PHILOSOPHY | MATHEMATICS | ANCIENT GREECE |
What actually is a number? Do numbers and mathematical objects actually exist, or have they been invented by mankind with no independent existence in the real world?
There are many different philosophical standpoints to take on this but the one I want to talk about is Platonism. Plato was an ancient Greek philosopher but his ideas still resonate today: many of the greatest mathematicians over the years have been, and still are, ardent Platonists.
In order to get an intuitive handle on Plato’s ideas, we’re first going to look at some mathematical “picture proofs”, that is, mathematical proofs that are not done in the standard way. Normally, in maths we start from what are called “first principles”, which are a set of the most basic rules, such as 1+1=2 and 0+1=1, and then we say that a particular theorem is “proved” if we can arrive at that theorem having started from these first principles and used only logic to arrive at the theorem.
However, we are now going to look at some intuitive and so called “non-standard proofs” of mathematical statements, which will in turn give us an insight into what Platonism is all about.
PICTURE PROOF 1
For the first picture proof we’re going to look at the sum, labelled S, of the odd integers up to some arbitrary odd integer which we call 2n-1. If you’re wondering why we have chosen 2n-1 it’s because an even number must take the form of some integer, n, multiplied by two, so to get an odd number we take 2n and subtract 1.
Before we go through the proof, look at the diagram below and use it to see if you can work out what the sum of the odd integers is equal to.
We can see what is going on by taking the sum one term at a time. To start with let’s look at just the first term, where we have S is equal to 1. To represent this we will put a single dot on the screen, coloured red in the diagram below. Now let’s take the first two terms. S is now equal to 1 plus 3, so we have to add three (blue) dots to our original dot. You will notice our dots now form a 2 by 2 square.
Next we add in the third term, and so we have to add five (green) dots to what we already have, and now we have a 3x3 square.
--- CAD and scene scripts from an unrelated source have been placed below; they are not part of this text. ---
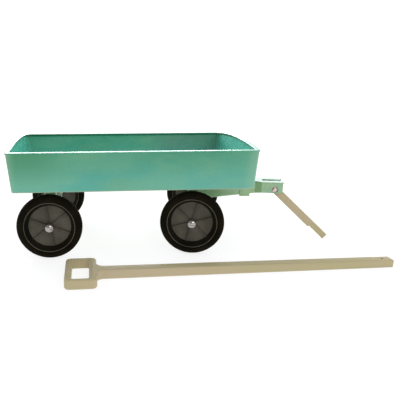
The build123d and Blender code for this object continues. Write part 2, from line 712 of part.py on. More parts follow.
def build():
    add("tub", make_tub())
    add("rear_bolster", make_rear_bolster())
    add("rear_bolster_bolts", make_rear_bolts())
    add("rear_bolster_nuts", make_rear_nuts())
    add_axle_set("rear", Location((0, 0, 0)))
    add("turntable_plate", make_turntable_plate())
    add("turntable_screws", make_turntable_screws())
    add("kingpin_bolt", make_kingpin())
    add("kingpin_washers", make_kingpin_washers())
    add("kingpin_nut", make_kingpin_nut())
    add("front_bolster", make_front_bolster(), STEER)
    add("turntable_washer", make_turntable_washer(), STEER)
    add_axle_set("front", STEER)
    add("steering_arm", make_steering_arm(), STEER)
    add("drawbar_fork", make_fork(), STEER)
    add("fork_screws", make_fork_screws(), STEER)
    add("clevis_bolt", make_clevis_bolt(), STEER)
    add("clevis_washers", make_clevis_washers(), STEER)
    add("clevis_nut", make_clevis_nut(), STEER)
    add("tongue", make_tongue(), TONGUE_AT)
    add("tongue_bush", make_tongue_bush(), TONGUE_AT)
    add("pull_handle", make_handle(), HANDLE_AT)
    for axle, place in (("rear", Location((0, 0, 0))), ("front", STEER)):
        add_wheel(f"{axle}_right", place, -1)
        add_wheel(f"{axle}_left", place, 1)


def save_parts():
    """Centre the whole set over the origin and write one STEP file per piece."""
    os.makedirs("parts", exist_ok=True)
    box = Compound(list(parts.values())).bounding_box()
    middle = box.center()
    shift = Pos(-middle.X, -middle.Y, 0)
    print(f"shift {-middle.X:.4f} {-middle.Y:.4f}  lowest {box.min.Z:.4f}  size {box.size}")
    for node, shape in parts.items():
        export_step(shift * shape, f"parts/{node}.step")


build()
save_parts()
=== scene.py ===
"""Looks of the pull-along garden cart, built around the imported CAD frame.

Pieces are drawn in millimetres in the local axes of what they belong to (the cart, the turned front
axle, the hanging tongue, the loose handle or a wheel) and then placed in the row frame in metres.
"""
import json
from math import asin, atan2, cos, hypot, pi, radians, sin, sqrt

import bmesh
import bpy
from mathutils import Matrix, Vector

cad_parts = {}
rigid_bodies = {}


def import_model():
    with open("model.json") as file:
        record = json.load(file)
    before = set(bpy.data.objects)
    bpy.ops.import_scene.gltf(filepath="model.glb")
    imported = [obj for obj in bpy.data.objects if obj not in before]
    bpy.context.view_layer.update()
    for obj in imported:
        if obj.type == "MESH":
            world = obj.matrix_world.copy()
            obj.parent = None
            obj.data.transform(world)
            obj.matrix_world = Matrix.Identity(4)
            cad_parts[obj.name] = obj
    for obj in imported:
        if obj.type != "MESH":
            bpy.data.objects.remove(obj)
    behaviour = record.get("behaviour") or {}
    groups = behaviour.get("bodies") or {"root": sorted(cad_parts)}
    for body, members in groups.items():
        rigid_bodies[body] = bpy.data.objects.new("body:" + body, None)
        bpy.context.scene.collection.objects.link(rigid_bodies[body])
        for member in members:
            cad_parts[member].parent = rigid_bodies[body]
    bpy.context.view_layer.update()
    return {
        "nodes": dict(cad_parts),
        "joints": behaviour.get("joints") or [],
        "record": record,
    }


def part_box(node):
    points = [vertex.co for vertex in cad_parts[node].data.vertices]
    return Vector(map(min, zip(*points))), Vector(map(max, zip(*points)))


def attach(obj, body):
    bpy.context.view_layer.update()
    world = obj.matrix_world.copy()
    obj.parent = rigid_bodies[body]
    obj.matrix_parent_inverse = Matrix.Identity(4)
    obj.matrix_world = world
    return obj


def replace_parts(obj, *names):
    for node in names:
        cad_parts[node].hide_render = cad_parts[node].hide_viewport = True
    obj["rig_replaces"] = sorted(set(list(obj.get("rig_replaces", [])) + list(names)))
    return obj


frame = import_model()

# ---- places, all from the frame ----
MM = Matrix.Scale(0.001, 4)
JOINTS = {joint["name"]: joint for joint in frame["joints"]}


def middle(node):
    low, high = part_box(node)
    return (low + high) / 2


rear_middle = middle("rear_axle")
kingpin = middle("kingpin_bolt")
across = -Vector(JOINTS["tongue_lift"]["axis"])     # along the clevis bolt, towards the cart's left
steer_turn = atan2(-across.x, across.y)
pivot = Vector(JOINTS["tongue_lift"]["pos_m"])
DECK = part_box("tub")[0].z * 1000                    # the tub's underside

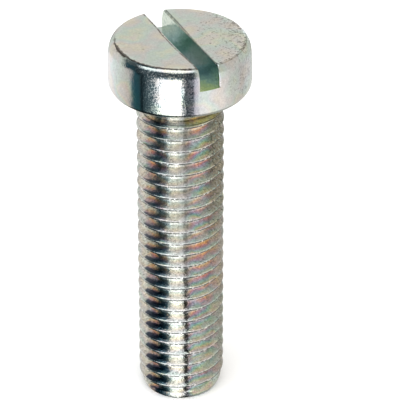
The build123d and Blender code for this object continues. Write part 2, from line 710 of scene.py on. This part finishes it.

And this process will continue with each subsequent term we add, namely, with each term we add, we are building a bigger and bigger square of dots.
Suffice to say that when we have n terms in the sequence, our dots will form a square of side length n. Or to put it another way the total number of dots, and therefore the sum of the odd integers up to the nth term, is equal to n multiplied by n, or n squared.
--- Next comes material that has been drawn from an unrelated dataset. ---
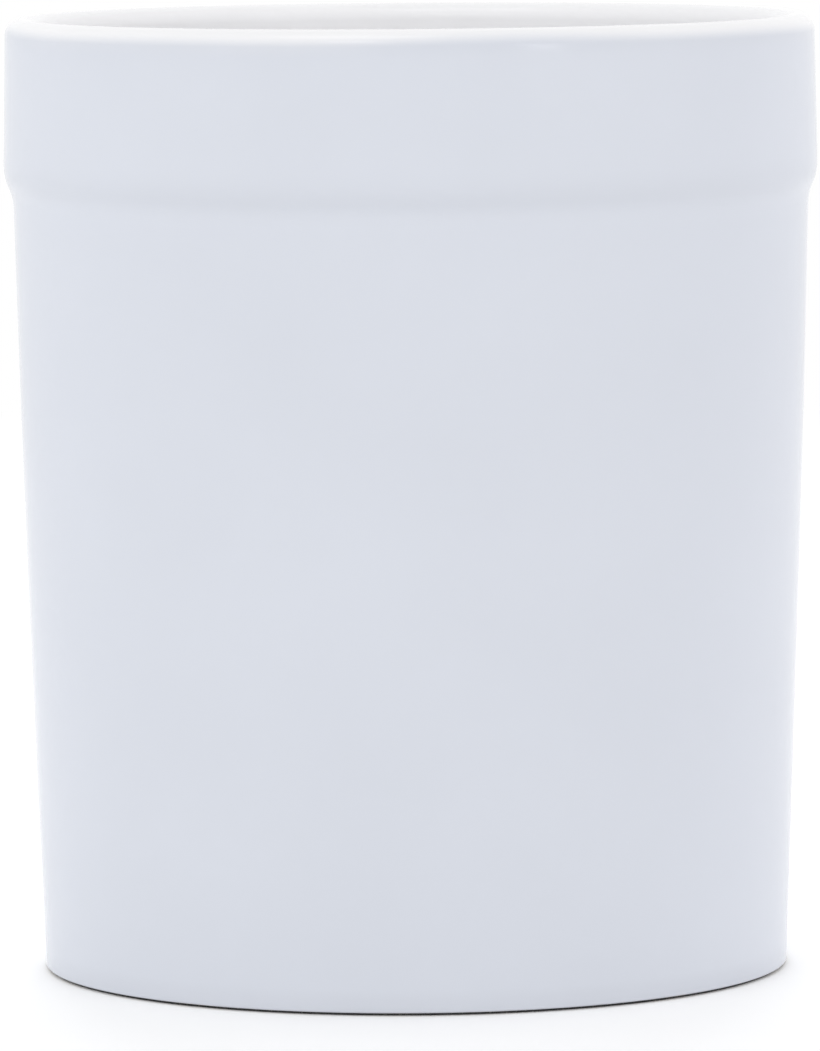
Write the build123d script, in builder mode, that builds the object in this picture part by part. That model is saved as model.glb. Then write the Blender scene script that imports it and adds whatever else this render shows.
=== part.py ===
"""Oval utensil crock of glazed ceramic, with a non-slip ring bonded under its foot.

All sizes are in millimetres. +Z is up, X runs along the width and the front faces -Y. The origin is
the centre of the oval on the surface that the ring stands on. An outset is a distance measured
outwards from the foot's oval outline, square to it, and is negative inside the outline.
"""

import os
from math import radians, tan

from build123d import *

# Foot outline and overall height
foot_width = 144.1
foot_depth = 94.8
holder_height = 184.0

# Outer wall: a straight flared body, a soft step out, and a collar that draws in to the lip
body_flare = 3.9
collar_height = 32.0
collar_overhang = 1.8
collar_draw_in = 0.75
step_angle = 24.0
step_radius = 9.5

# Shell: a cast wall whose inside follows the outside more softly
wall_thickness = 6.0
lip_thickness = 6.4
inner_step_angle = 13.0
inner_step_radius = 24.0
floor_thickness = 6.5
floor_corner_radius = 9.0
floor_seam_margin = 3.0
floor_overlap = 2.0

# Foot: a bare bearing land round a raised underside
foot_edge_radius = 0.45
foot_land_width = 8.0
foot_recess = 2.5
foot_recess_radius = 1.5
land_inner_radius = 0.8

# Non-slip ring: a strip bent round a shallow seat in the land, its ends butted at the front
ring_width = 4.5
ring_thickness = 1.1
ring_proud = 0.55
ring_inset = 1.0
ring_side_clearance = 0.15
ring_joint_gap = 0.3
ring_joint_offset = 2.5

# Adhesive film between the ring and the bottom of its seat
film_thickness = 0.15
film_edge_inset = 0.25

# Heights that follow from the sizes above
land_height = ring_proud
seat_height = ring_thickness + film_thickness
underside_height = land_height + foot_recess
floor_height = underside_height + floor_thickness
step_middle = holder_height - collar_height
step_rise = collar_overhang / tan(radians(step_angle))
step_start = step_middle - step_rise / 2
step_end = step_middle + step_rise / 2
lip_radius = lip_thickness / 2
lip_centre = holder_height - lip_radius
inner_step_rise = (collar_overhang + wall_thickness - lip_thickness) / tan(radians(inner_step_angle))
inner_step_start = step_middle - inner_step_rise / 2
inner_step_end = step_middle + inner_step_rise / 2

# Plan sizes that follow from the sizes above
half_width = foot_width / 2
half_depth = foot_depth / 2
ring_middle = ring_inset + ring_width / 2
seat_outer = ring_inset - ring_side_clearance
seat_inner = ring_inset + ring_width + ring_side_clearance
floor_join = wall_thickness + floor_corner_radius + floor_seam_margin


def section_point(outset: float, height: float) -> tuple[float, float]:
    """Place a point of the wall section, in the XZ plane at the end of the oval's width."""
    return (half_width + outset, height)


def body_outset(height: float) -> float:
    """Outset of the straight body wall's outside at a height."""
    return body_flare * (height - land_height) / (step_start - land_height)


def collar_outset(height: float) -> float:
    """Outset of the collar's outside at a height."""
    drawn_in = collar_draw_in * (height - step_end) / (holder_height - step_end)
    return body_flare + collar_overhang - drawn_in


# Oval outline of the foot, the path of every swept section
with BuildLine() as foot_outline:
    EllipticalCenterArc((0, 0), half_width, half_depth, start_angle=0, arc_size=360)
foot_path = foot_outline.line

# Crock: one wall section carried round the oval, then the floor
outer_foot = section_point(0, land_height)
outer_step_low = section_point(body_outset(step_start), step_start)
outer_step_high = section_point(collar_outset(step_end), step_end)
lip_outer = section_point(collar_outset(lip_centre), lip_centre)
lip_crest = section_point(collar_outset(lip_centre) - lip_radius, holder_height)
lip_inner = section_point(collar_outset(lip_centre) - lip_thickness, lip_centre)
inner_step_high = section_point(collar_outset(inner_step_end) - lip_thickness, inner_step_end)
inner_step_low = section_point(body_outset(inner_step_start) - wall_thickness, inner_step_start)
inner_floor_corner = section_point(body_outset(floor_height) - wall_thickness, floor_height)
floor_end_top = section_point(-floor_join, floor_height)
floor_end_bottom = section_point(-floor_join, underside_height)
recess_corner = section_point(-foot_land_width, underside_height)
land_inner_edge = section_point(-foot_land_width, land_height)
land_seat_inner = section_point(-seat_inner, land_height)

with BuildPart() as crock:
    with BuildSketch(Plane.XZ) as wall_section:
        with BuildLine():
            FilletPolyline(
                section_point(-seat_outer, land_height),
                outer_foot,
                outer_step_low,
                outer_step_high,
                lip_outer,
                radius=[foot_edge_radius, step_radius, step_radius],
            )
            ThreePointArc(lip_outer, lip_crest, lip_inner)
            FilletPolyline(
                lip_inner,
                inner_step_high,
                inner_step_low,
                inner_floor_corner,
                floor_end_top,
                radius=[inner_step_radius, inner_step_radius, floor_corner_radius],
            )
            Line(floor_end_top, floor_end_bottom)
            FilletPolyline(
                floor_end_bottom,
                recess_corner,
                land_inner_edge,
                land_seat_inner,
                radius=[foot_recess_radius, land_inner_radius],
            )
            Polyline(
                land_seat_inner,
                section_point(-seat_inner, seat_height),
                section_point(-seat_outer, seat_height),
                section_point(-seat_outer, land_height),
            )
        make_face()
    sweep(path=foot_path, is_frenet=True)
    with BuildSketch(Plane.XY.offset(underside_height)) as floor_slab:
        Ellipse(
            half_width - floor_join + floor_overlap,
            half_depth - floor_join + floor_overlap,
        )
    extrude(amount=floor_thickness)
crock.part.label = "crock"

# Foot ring: the strip carried round the seat, trimmed flat above and below, with a butt joint at the front
with BuildPart() as foot_ring:
    with BuildSketch(Plane.XZ) as ring_section:
        with Locations(section_point(-ring_middle, ring_thickness / 2)):
            Rectangle(ring_width, 2 * ring_thickness)
    sweep(path=foot_path, is_frenet=True)
    split(bisect_by=Plane.XY, keep=Keep.TOP)
    split(bisect_by=Plane.XY.offset(ring_thickness), keep=Keep.BOTTOM)
    with Locations((ring_joint_offset, ring_middle - half_depth, ring_thickness / 2)):
        Box(ring_joint_gap, 2 * ring_width, 2 * ring_thickness, mode=Mode.SUBTRACT)
foot_ring.part.label = "foot_ring"

# Adhesive film: face to face with the ring's top and the seat's bottom, and slit where the ring is
with BuildPart() as ring_adhesive:
    with BuildSketch(Plane.XZ) as film_section:
        with Locations(section_point(-ring_middle, ring_thickness + film_thickness / 2)):
            Rectangle(ring_width - 2 * film_edge_inset, 2 * film_thickness)
    sweep(path=foot_path, is_frenet=True)
    split(bisect_by=Plane.XY.offset(ring_thickness), keep=Keep.TOP)
    split(bisect_by=Plane.XY.offset(seat_height), keep=Keep.BOTTOM)
    with Locations((ring_joint_offset, ring_middle - half_depth, seat_height)):
        Box(ring_joint_gap, 2 * ring_width, 2 * ring_thickness, mode=Mode.SUBTRACT)
ring_adhesive.part.label = "foot_ring_adhesive"

os.makedirs("parts", exist_ok=True)
export_step(crock.part, "parts/crock.step")
export_step(foot_ring.part, "parts/foot_ring.step")
export_step(ring_adhesive.part, "parts/foot_ring_adhesive.step")
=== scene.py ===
"""Looks of an oval utensil crock: its glazed shell, its non-slip foot ring and the ring's adhesive film.

Lengths are in metres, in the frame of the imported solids: +Z up, X along the width, the front at -Y.
An outset is a distance measured outwards from the foot's oval outline, square to it.
"""

import logging
from dataclasses import dataclass, field
from enum import Enum

import bpy
import numpy as np
from mathutils import Matrix, Vector


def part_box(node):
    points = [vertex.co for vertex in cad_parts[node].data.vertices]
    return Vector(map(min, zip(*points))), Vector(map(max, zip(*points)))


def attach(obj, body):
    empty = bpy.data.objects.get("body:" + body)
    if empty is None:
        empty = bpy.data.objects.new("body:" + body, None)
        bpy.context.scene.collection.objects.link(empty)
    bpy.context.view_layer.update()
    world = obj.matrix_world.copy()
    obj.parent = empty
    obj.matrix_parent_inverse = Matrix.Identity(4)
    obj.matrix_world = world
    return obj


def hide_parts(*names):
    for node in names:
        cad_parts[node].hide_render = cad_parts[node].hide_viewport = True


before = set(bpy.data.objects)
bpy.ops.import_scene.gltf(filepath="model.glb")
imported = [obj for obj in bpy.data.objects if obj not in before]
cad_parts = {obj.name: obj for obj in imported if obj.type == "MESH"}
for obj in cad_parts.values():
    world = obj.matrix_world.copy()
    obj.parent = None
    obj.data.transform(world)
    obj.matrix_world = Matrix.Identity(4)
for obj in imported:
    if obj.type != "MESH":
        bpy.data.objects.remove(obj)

LOG = logging.getLogger("crock")
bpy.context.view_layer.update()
BODY = "root"
# How far the ring lies inside the foot's outline, its width, and how far the film's edges lie inside it
RING_INSET = 0.001
RING_WIDTH = 0.0045
FILM_INSET = 0.00025


class Slot(Enum):
    """Material slots of the record."""

    GLAZE = "glaze"
    RUBBER = "ring_rubber"
    ADHESIVE = "adhesive"


class Trace(Enum):
    """Names of the values that the crock's mesh carries at each vertex."""

    POOLED = "glaze_pooled"
    # Painted light: where the glaze is painted whiter over the lip and inside.
    PAINTED_LIGHT = "painted_light_glaze"
    BARE = "bare_clay"


def smooth_step(low: float, high: float, values: np.ndarray) -> np.ndarray:
    """Ease from 0 to 1 between two limits.

    Args:
        low: Value at which the result is 0.
        high: Value at which the result is 1.
        values: Where it is worked out.

    Returns:
        3 t squared less 2 t cubed, where t is the share of the way from low to high.
    """
    share = np.clip((values - low) / (high - low), 0.0, 1.0)
    return share * share * (3.0 - 2.0 * share)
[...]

So here we have used very little (“traditional”) maths, but instead a picture to arrive at a non-obvious mathematical result.
PICTURE PROOF 2
This next picture proof I will not prove but leave you to think about.
PLATO & THE MATHEMATICAL REALM
So what is Platonism in Maths? What Plato says is that mathematical objects are entirely real and they exist independently of us. That is, maths is not something that has been invented by people; it is not something we have come up with ourselves. Rather, mathematical objects like numbers are perfectly real, and they do have a genuine existence outside of humans and human thought.
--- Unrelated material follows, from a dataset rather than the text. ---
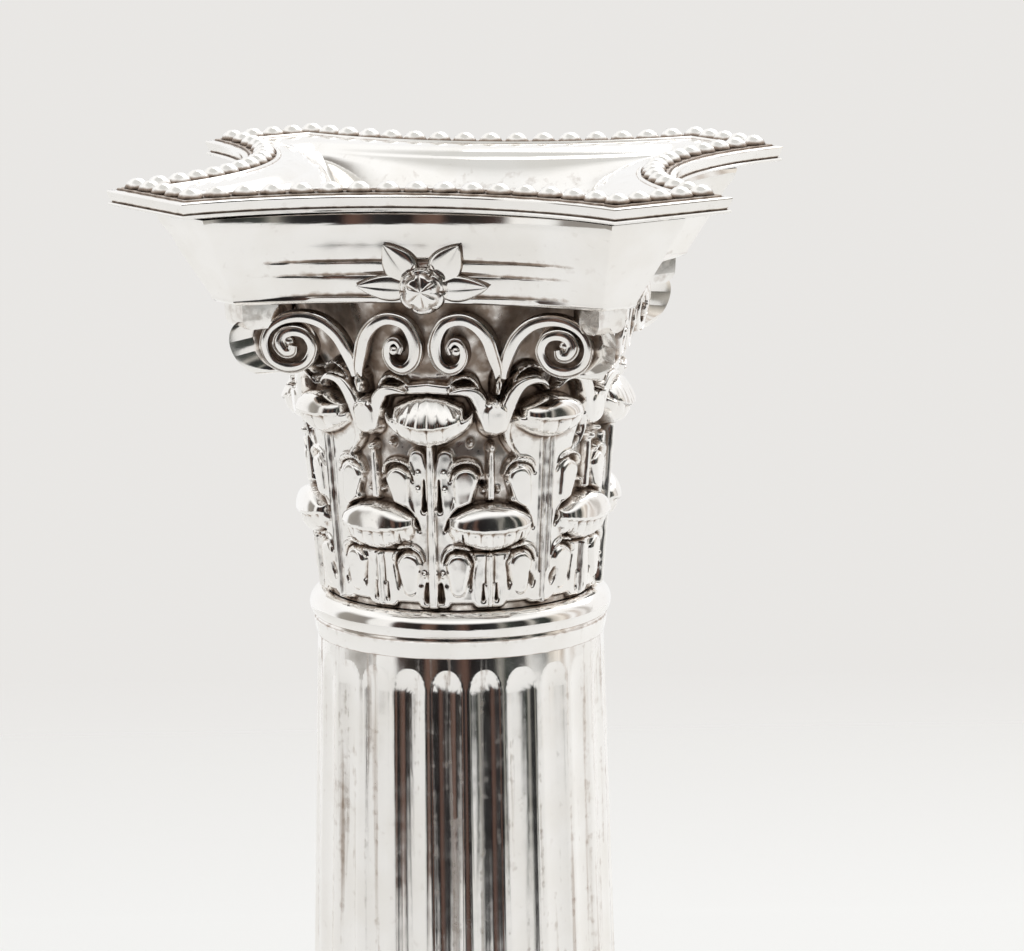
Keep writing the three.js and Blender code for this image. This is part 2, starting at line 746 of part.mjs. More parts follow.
add("baize_pad", baizePad(), baize);
add("base_board", baseBoard(), timber);
add("foot_shell", footShell(), silver);
add("foot_bead_wire", beadWire(coveOuter + FILLET + BEAD_LEDGE / 2, bandTop, FOOT_BEAD), silver);
add("step_bead_wire", beadWire(stepInner + BEAD_LEDGE / 2, stepLedge, STEP_BEAD), silver);
add("plinth_shell", plinthShell(), silver);
add("foot_loading", footLoading(), pitch);
add("column_base", columnBase(), silver);
add("column_shaft", columnShaft(), silver);
add("shaft_loading", shaftLoading(), pitch);
add("neck_ring", neckRing(), silver);

const washerBottom = boardBottom + nutRecess - WASHER_THICKNESS;
add("tie_rod", tieRod(), steel);
add("rod_washer", threaded(WASHER_RADIUS, washerBottom, WASHER_THICKNESS, LATHE_STEPS), steel);
add("rod_foot_nut", threaded(NUT_RADIUS, washerBottom - NUT_THICKNESS, NUT_THICKNESS, 6), steel);
add("rod_head_nut", threaded(NUT_RADIUS, below(RING_TOP) + SHEET, NUT_THICKNESS, 6), steel);

add("candle_cup", candleCup(), dullSilver);
add("abacus", abacus(), silver);
onFourSides(sides, (name, side) => {
  add(`bell_panel_${name}`, bellPanel(), silver, side);
  add(`helix_pair_${name}`, helixPair(), silver, side);
  add(`abacus_flower_${name}`, abacusFlower(), silver, side);
});
onFourSides(corners, (name, corner) => {
  add(`corner_volute_${name}`, cornerVolute(), silver, corner);
});

add("nozzle_pan", nozzlePan(), silver, nozzle);
add("nozzle_bead_wire", nozzleBeadWire(), silver, nozzle);
add("nozzle_socket", nozzleSocket(), dullSilver, nozzle);

export default candlestick;
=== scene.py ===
"""Finished surfaces of a loaded silver candlestick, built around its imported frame.

The candlestick is a Corinthian column: a stepped square foot with two bead borders, a plinth, a
fluted shaft, a leaf capital with volutes under a flared abacus, and a lift-out nozzle with a
concave-sided drip pan. Shapes are worked out in millimetres and scaled to metres when made.
"""

import logging
import math
from collections.abc import Callable, Sequence
from dataclasses import dataclass, field
from enum import Enum

import bmesh
import bpy
import numpy as np
from mathutils import Matrix, Vector


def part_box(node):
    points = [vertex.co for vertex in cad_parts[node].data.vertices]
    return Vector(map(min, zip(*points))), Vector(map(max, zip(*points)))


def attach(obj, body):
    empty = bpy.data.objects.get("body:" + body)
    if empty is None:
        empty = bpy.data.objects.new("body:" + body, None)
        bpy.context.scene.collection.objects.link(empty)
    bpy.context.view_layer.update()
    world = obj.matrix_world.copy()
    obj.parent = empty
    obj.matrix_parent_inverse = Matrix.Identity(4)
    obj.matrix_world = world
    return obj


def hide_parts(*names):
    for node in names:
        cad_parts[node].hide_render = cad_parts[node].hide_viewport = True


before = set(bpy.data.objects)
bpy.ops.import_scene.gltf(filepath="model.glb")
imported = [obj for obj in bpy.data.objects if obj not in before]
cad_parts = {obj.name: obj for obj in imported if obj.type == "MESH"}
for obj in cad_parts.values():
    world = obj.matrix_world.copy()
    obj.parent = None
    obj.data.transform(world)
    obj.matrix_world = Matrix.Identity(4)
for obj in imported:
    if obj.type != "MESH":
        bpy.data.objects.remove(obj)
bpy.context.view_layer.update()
MM = 0.001
LOG = logging.getLogger("candlestick")


class Body(Enum):
    """The two bodies that the pieces ride on."""

    STICK = "stick"
    NOZZLE = "nozzle"


class Side(Enum):
    """The four faces of the capital, each with its quarter turns from the front."""

    FRONT = 0
    RIGHT = 1
    BACK = 2
    LEFT = 3

    @property
    def word(self) -> str:
        """The face's name as it stands in a node's name."""
        return self.name.lower()

    @property
    def corner(self) -> str:
        """The name of the corner on the right-hand end of this face."""
        return ("front_right", "back_right", "back_left", "front_left")[self.value]


def reach(node: str) -> tuple[np.ndarray, np.ndarray]:
    """Finds where a node of the frame lies.

    Args:
        node: The node's name.

    Returns:
        Its lowest and highest corners in millimetres.
    """
    low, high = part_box(node)
    return np.array(low) / MM, np.array(high) / MM


def turned_about(points: np.ndarray, quarters: float) -> np.ndarray:
    """Turns points about the upright axis.

    Args:
        points: Points with their three coordinates last.
        quarters: The turn in quarters, anticlockwise seen from above.

    Returns:
        The turned points.
    """
    angle = quarters * math.pi / 2
    c, s = math.cos(angle), math.sin(angle)
    x, y, z = points[..., 0], points[..., 1], points[..., 2]
    return np.stack([c * x - s * y, s * x + c * y, z], axis=-1)


def eased(share: np.ndarray | float) -> np.ndarray | float:
    """Turns an even share from 0 to 1 into one that starts and ends gently."""
    share = np.clip(share, 0.0, 1.0)
    return share * share * (3 - 2 * share)


def flowing(points: Sequence[Sequence[float]], steps: int) -> np.ndarray:
    """Draws one smooth curve through a few points.

    Args:
        points: The points the curve passes, with any number of coordinates.
        steps: How many steps the curve takes between two of them.

    Returns:
        The points along the curve.
    """
    knots = np.array(points, float)
    before = np.vstack([2 * knots[0] - knots[1], knots, 2 * knots[-1] - knots[-2]])
    t = np.linspace(0, 1, steps, endpoint=False)[:, None]
    parts = []
    for a, b, c, d in zip(before, before[1:], before[2:], before[3:]):
        parts.append(
            0.5 * (2 * b + (c - a) * t + (2 * a - 5 * b + 4 * c - d) * t**2 + (3 * b - a - 3 * c + d) * t**3)
        )
    return np.vstack([*parts, knots[-1:]])


# ---- Blanks: points and faces gathered into one piece ----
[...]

To clarify, when we say mathematical objects are real we do not mean that they are physical objects, in the same way that a house or a cat or a tree is physical. We are not going to go walking in the woods and suddenly trip over the number 73. Rather, numbers and objects in maths exist outside of space and outside of time, they exist in what we might call the “mathematical realm”, but nevertheless they do still exist, they are still “real things”.
And because Maths is “real” and not merely a set of rules invented by us, that means that there is such a thing as mathematical truth: a statement is true in maths because it either is or isn’t true, and a statement could still be true even if it has not been proved in a traditional way.
This is the key point: Platonism, more than any other account in maths, is open to the possibility of an endless variety of investigative techniques. We have not “defined” the mathematical realm, we are simply “exploring” it, just as there are numerous ways we might learn something new about the physical world, such as observing something directly, or using thought experiments, or hypothesising and then testing the consequences. In the same way, Platonism can be similarly liberating for mathematical research.
In Plato’s view, although mathematical objects are not physical, we still have access to them. We have a kind of access to the mathematical realm that is something like our perceptual access to the physical realm. Mathematical entities can be perceived and grasped with, for want of a better phrase, the mind's-eye.
This somewhat explains why we can intuit certain mathematical objects, it explains why people feel the compulsion to believe that 2+3=5. It’s like the compulsion to believe that grass is green. In each case we see in some sense the relevant objects under discussion.
The picture proofs shown may have felt more like pretty pictures than thorough mathematical proofs, inferior compared to the “traditional” proofs where we start from first principles and write down a sequence of equations. But within a Platonistic account, there is no reason to doubt the existence and effectiveness of using non-standard means for learning about the mathematical realm.
There are certainly serious misgivings with taking a Platonist view to Mathematics, the main problem being the following question: if mathematical objects exist independently of us, outside of space, and outside of time, then how could they in any way be accessible to us? How could we ever come to know anything about them? There is a lot to say on this, as you can imagine, but what we can say at this stage is that perhaps some pictures are not really pictures at all, but rather windows into Plato’s mathematical realm.